Let me repeat that for you. One million people are known to be entirely innocent of any offence.
Once you are on that database, it will take a minimum of a several month wait and a fee of £200 for the police to remove your name.
It is said, though the figures are disputed, that up to three- quarters of black men aged 18 to 35 are recorded on the DNA database.
How odd that this blatantly discriminatory statistic does not appear to trigger any sort of challenge under that other great New Labour achievement, the Human Rights Act, which is supposed to guarantee our rights to privacy, private life and equality under the law.
Not really odd.
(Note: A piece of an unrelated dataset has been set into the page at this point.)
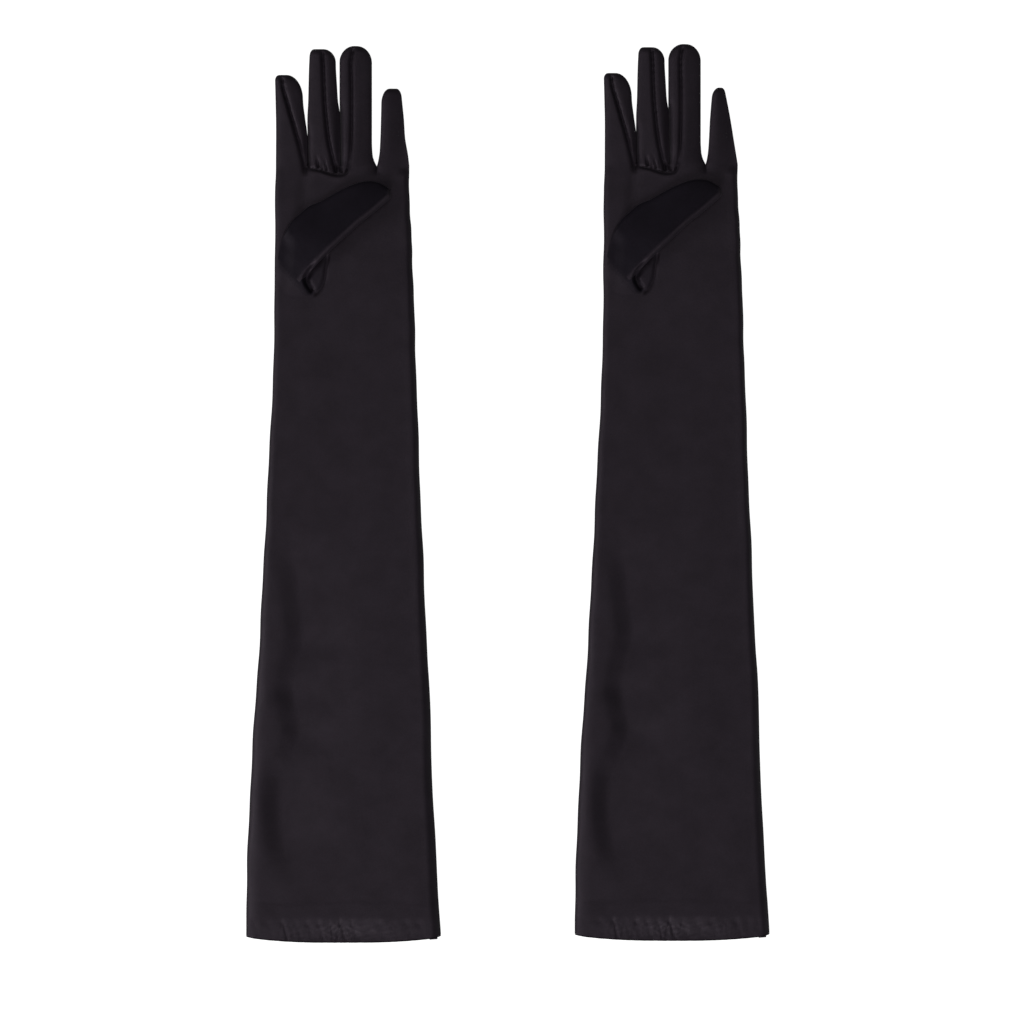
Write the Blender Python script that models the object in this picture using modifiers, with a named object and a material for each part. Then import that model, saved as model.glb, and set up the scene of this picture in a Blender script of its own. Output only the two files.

Black men get the shaft when it comes to crime statistics no matter what country you’re living in.
While some may argue that there are medical benefits to collecting everyone’s DNA, such as to help find cures to diseases, this should only be done on a voluntary basis. There are many people, who, even if it would save their own life, would not want their most private details in any database.
The deliberate policy to create a comprehensive national DNA database is one of those public policy matters which, like the introduction of ID cards and the ratification of the Lisbon Treaty, is deemed too important to be opened up to any sort of democratic scrutiny. It is policy-by-creep.
Indeed, the real scandal is that the exact implementation of the database has been passed down to unelected police commissioners who make up policy on the hoof about whose DNA should be retained and then whose should be erased.
Given the fact that the Crown Prosecution Service has already been in breach of a DNA database containing 4,000 murderers and rapists on the run was lost for an entire year, do we really want innocent people’s DNA placed into the database where it, too, can be lost? The UK government has already shown that they have a cavalier attitude towards our privacy simply by letting this scheme go forward. Why would you ever place your trust in them securing your DNA?
It is now clear, what we have to fear is the state itself. It is methodically [pdf] tracking all of us with CCTV and electronic data retention laws and, now, placing every UK citizen in a database, thus making everyone a criminal.